DBC Resistin Elisa

PRINCIPLE OF THE TEST 
The principle of the following enzyme immunoassay test follows a typical two-step capture or ‘sandwich’ type assay. The assay makes use of two highly specific monoclonal antibodies: A monoclonal antibody specific for resistin is immobilized onto the microplate and another monoclonal antibody specific for a different epitope of resistin is conjugated to biotin. During the first step, resistin present in the samples and standards is bound to the immobilized antibody and to the biotinylated antibody, thus forming a sandwich complex. Excess and unbound biotinylated antibody is removed by a washing step.
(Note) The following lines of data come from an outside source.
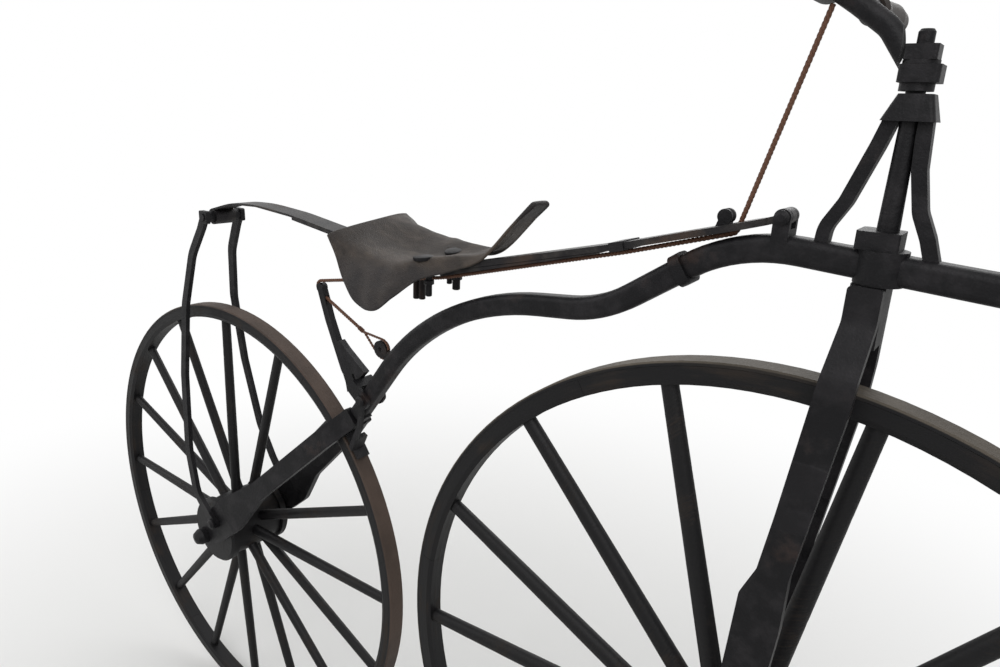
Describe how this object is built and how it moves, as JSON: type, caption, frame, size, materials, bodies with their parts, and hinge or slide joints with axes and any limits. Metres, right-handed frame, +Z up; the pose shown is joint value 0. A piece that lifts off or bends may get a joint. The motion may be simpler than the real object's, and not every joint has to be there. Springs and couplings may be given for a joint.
{
  "type": "velocipede",
  "caption": "Early front-driven velocipede: iron-tyred wooden wheels, serpentine forged backbone, long leaf spring saddle, cord-worked rear brake and pedal cranks on the front axle",
  "frame": {"origin": "the middle of the saddle's top, where the rider sits", "axes": "+X forwards, +Y to the rider's left, +Z up"},
  "size_m": [1.7619, 0.588, 1.2529],
  "materials": {
    "iron": "blackened wrought iron with thin brown rust",
    "tyre_iron": "worn iron hoop, grey-brown",
    "wood": "old dark wood under worn black paint",
    "leather": "old dry leather, dark brown-grey",
    "cord": "twisted red-brown cord"
  },
  "bodies": {
    "frame": {"backbone": "iron", "backbone_band": "iron", "head_boss": "iron", "head_cage": "iron", "leg_rest": "iron", "rear_fork_left": "iron", "rear_fork_right": "iron", "rear_axle": "iron", "rear_axle_nuts": "iron", "crossbar": "iron", "strut_left": "iron", "strut_right": "iron", "strut_bolts": "iron", "main_spring": "iron", "spring_clip": "iron", "spring_lug": "iron", "spring_bolt": "iron", "cord_roller": "iron", "saddle": "leather", "saddle_clips": "iron", "brake_lever": "iron", "brake_shoe": "iron", "brake_pivot": "iron", "cord_eye": "iron", "brake_cord_rear": "cord", "brake_cord_front": "cord"},
    "steering": {"steering_column": "iron", "fork_blade_left": "iron", "fork_blade_right": "iron", "bar_bracket": "iron", "column_nut": "iron", "handlebar": "iron", "grip_left": "wood", "grip_right": "wood"},
    "front_wheel": {"front_tyre": "tyre_iron", "front_felloes": "wood", "front_hub": "wood", "front_axle": "iron", "crank_left": "iron", "crank_right": "iron", "pedal_spindle_left": "iron", "pedal_spindle_right": "iron"},
    "rear_wheel": {"rear_tyre": "tyre_iron", "rear_felloes": "wood", "rear_hub": "wood"},
    "pedal_right": {"pedal_right": "wood"},
    "pedal_left": {"pedal_left": "wood"}
  },
  "joints": [
    {"name": "steering_turn", "type": "hinge", "parent": "frame", "child": "steering", "pos_m": [0.52595, 0, 0.09], "axis": [0, 0, 1], "range_deg": [-40, 40]},
    {"name": "front_wheel_spin", "type": "hinge", "parent": "steering", "child": "front_wheel", "pos_m": [0.47695, 0, -0.496], "axis": [0, 1, 0], "continuous": true},
    {"name": "rear_wheel_spin", "type": "hinge", "parent": "frame", "child": "rear_wheel", "pos_m": [-0.43005, 0, -0.555], "axis": [0, 1, 0], "continuous": true},
    {"name": "pedal_right_spin", "type": "hinge", "parent": "front_wheel", "child": "pedal_right", "pos_m": [0.54695, -0.125, -0.37476], "axis": [0, 1, 0], "continuous": true},
    {"name": "pedal_left_spin", "type": "hinge", "parent": "front_wheel", "child": "pedal_left", "pos_m": [0.40695, 0.125, -0.61724], "axis": [0, 1, 0], "continuous": true}
  ]
}
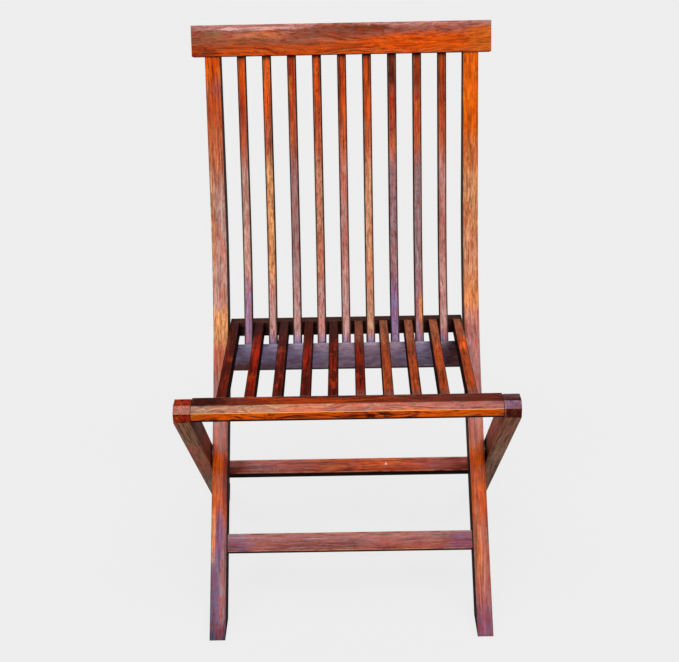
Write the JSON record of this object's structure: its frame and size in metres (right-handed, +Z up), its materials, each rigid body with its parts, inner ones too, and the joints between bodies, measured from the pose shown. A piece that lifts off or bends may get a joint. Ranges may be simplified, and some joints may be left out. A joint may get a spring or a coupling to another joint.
{
  "type": "folding chair",
  "caption": "Varnished hardwood folding chair: X-frame legs, slatted seat and curved slatted back, seat slats passing between back slats.",
  "frame": {"origin": "on the floor, at the middle of the open chair's width and depth", "axes": "+X across the chair, to the right of someone who looks at its front; +Y to the rear; +Z up"},
  "size_m": [0.506, 0.4902, 0.882],
  "materials": {
    "frame_wood": "gloss varnish",
    "slat_wood": "gloss varnish",
    "steel": "zinc plated",
    "brass": "plain"
  },
  "bodies": {
    "back_frame": {"left_back_post": "frame_wood", "right_back_post": "frame_wood", "top_rail": "frame_wood", "lower_back_rail": "frame_wood", "front_stretcher": "frame_wood", "back_slat_1": "slat_wood", "back_slat_2": "slat_wood", "back_slat_3": "slat_wood", "back_slat_4": "slat_wood", "back_slat_5": "slat_wood", "back_slat_6": "slat_wood", "back_slat_7": "slat_wood", "back_slat_8": "slat_wood", "back_slat_9": "slat_wood", "leg_pivot_bolts": "steel", "leg_pivot_inserts": "brass", "leg_pivot_washers": "steel"},
    "rear_leg_frame": {"left_rear_leg": "frame_wood", "right_rear_leg": "frame_wood", "rear_stretcher": "frame_wood"},
    "seat": {"seat_front_rail": "frame_wood", "seat_rear_rail": "frame_wood", "seat_slat_1": "slat_wood", "seat_slat_2": "slat_wood", "seat_slat_3": "slat_wood", "seat_slat_4": "slat_wood", "seat_slat_5": "slat_wood", "seat_slat_6": "slat_wood", "seat_slat_7": "slat_wood", "seat_slat_8": "slat_wood", "seat_slat_9": "slat_wood", "seat_slat_10": "slat_wood", "seat_pivot_bolts": "steel", "seat_pivot_inserts": "brass"}
  },
  "joints": [
    {"name": "leg_fold", "type": "hinge", "parent": "back_frame", "child": "rear_leg_frame", "pos_m": [0, -0.03243, 0.2179], "axis": [-1, 0, 0], "range_deg": [0, 70]},
    {"name": "seat_fold", "type": "hinge", "parent": "rear_leg_frame", "child": "seat", "pos_m": [0, -0.22407, 0.402], "axis": [1, 0, 0], "range_deg": [0, 138]}
  ],
  "couplings": [
    {"joint": "seat_fold", "follows": "leg_fold", "ratio": 1.95}
  ]
}
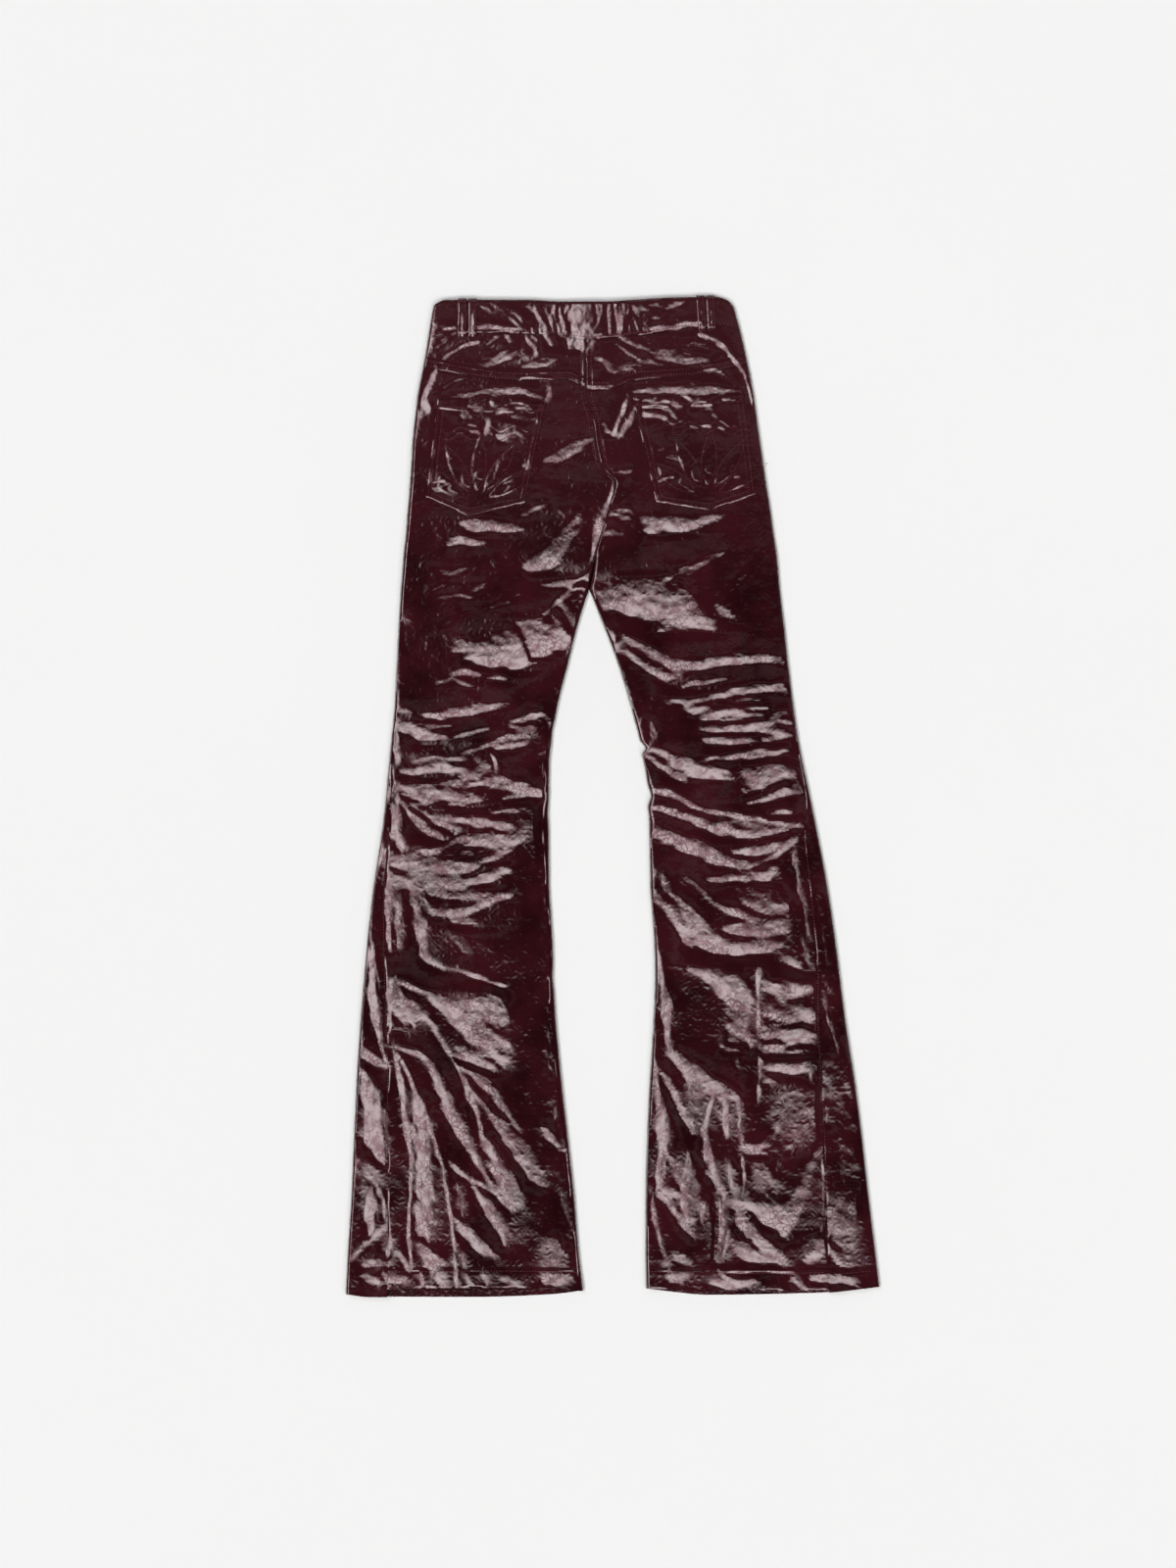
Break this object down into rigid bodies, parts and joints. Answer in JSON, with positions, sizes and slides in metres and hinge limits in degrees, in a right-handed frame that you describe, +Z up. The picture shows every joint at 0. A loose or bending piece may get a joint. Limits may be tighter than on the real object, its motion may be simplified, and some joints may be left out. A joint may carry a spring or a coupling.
{
  "type": "flared leather trousers",
  "caption": "Flared patent-leather trousers laid flat, back side up, with yokes, waistband, belt loops and two patch pockets.",
  "frame": {"origin": "centre of the bounding box, on the surface the trousers lie on", "axes": "+Y from the hems to the waist, +X to the wearer's right leg as seen from above, +Z up from the surface"},
  "size_m": [0.6004, 1.1263, 0.0171],
  "materials": {
    "patent_leather": "very glossy, with a fine crackle",
    "zip": "dark tape with metal teeth",
    "hook": "satin"
  },
  "bodies": {
    "root": {"back_left": "patent_leather", "back_right": "patent_leather", "front_left": "patent_leather", "front_right": "patent_leather", "yoke_left": "patent_leather", "yoke_right": "patent_leather", "waistband_back": "patent_leather", "waistband_front_left": "patent_leather", "waistband_front_right": "patent_leather", "belt_loop_1": "patent_leather", "belt_loop_2": "patent_leather", "belt_loop_3": "patent_leather", "belt_loop_4": "patent_leather", "pocket_left": "patent_leather", "pocket_right": "patent_leather", "zip": "zip", "waist_hook": "hook"}
  },
  "joints": []
}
In the second step, streptavidin-HRP is added, which binds specifically to any bound biotinylated antibody. Again, unbound streptavidin-HRP is removed by a washing step. Next, the enzyme substrate is added (TMB), forming a blue coloured product that is directly proportional to the amount of resistin present. The enzymatic reaction is terminated by the addition of the stopping solution, converting the blue colour to a yellow colour. The absorbance is measured on a microtiter plate reader at 450 nm. A set of standards is used to plot a standard curve from which the amount of resistin in patient samples and controls can be directly read.

CLINICAL APPLICATIONS 
Resistin is a 12.5 kDa protein containing 108 amino acids. It is synthesised as a pre-peptide and its hydrophobic signal peptide is cleaved before secretion. Resistin circulates in human blood as a dimeric protein consisting of two 92 amino acid polypeptides that are linked by a disulfide bridge. Resistin belongs to the resistin-like molecule (RELM) hormone family. 
The RELM family comprises RELM-α, RELM-β, RELM-γ and resistin. RELM-β is related to resistin and is expressed in the colon. In rodents, resistin is produced by adipose tissue and is a significant regulator of glucose metabolism and insulin sensitivity. Hyperresistinemia in rodents causes insulin resistance and predisposition to type 2 diabetes. In humans, resistin is produced by the macrophages, which stimulates the macrophage secretion of pro-inflammatrory cytokines. Some studies have shown a correlation between increased serum resistin levels and atherosclerosis. Another study shows an increase of resistin levels in mice with atherosclerotic lesions. Many studies have tried to translate the mouse data to humans by answering the question whether levels of resistin are increased in human obesity, insulin resistance, and/ or type 2 diabetes. Some groups failed to identify changes in resistin levels with obesity, insulin resistance, or type 2 diabetes while other studies that used diverse populations and different assays, have found significant relationships with one or more of these conditions.

SPECIMEN COLLECTION AND STORAGE 
Approximately 0.1 mL of serum is required per duplicate determination. Collect 2–5 mL of blood into an appropriately labelled tube and allow it to clot. Centrifuge and carefully remove the serum layer. Store at 4°C for up to 24 hours or at -10°C or lower if the analyses are to be done at a later date. Consider all human specimens as possible biohazardous materials and take appropriate precautions when handling.

CALCULATIONS 
1. Calculate the mean optical density of each calibrator duplicate. 
2. Plot a calibrator curve with the mean optical densities on the Y-axis and the calibrator concentrations on the X-axis. If immunoassay software is used, choose a 4-parameter or 5-parameter curve fitting method. 
3. Calculate the mean optical density of each unknown duplicate. 
4. Read the values of the serum samples directly off the calibrator curve.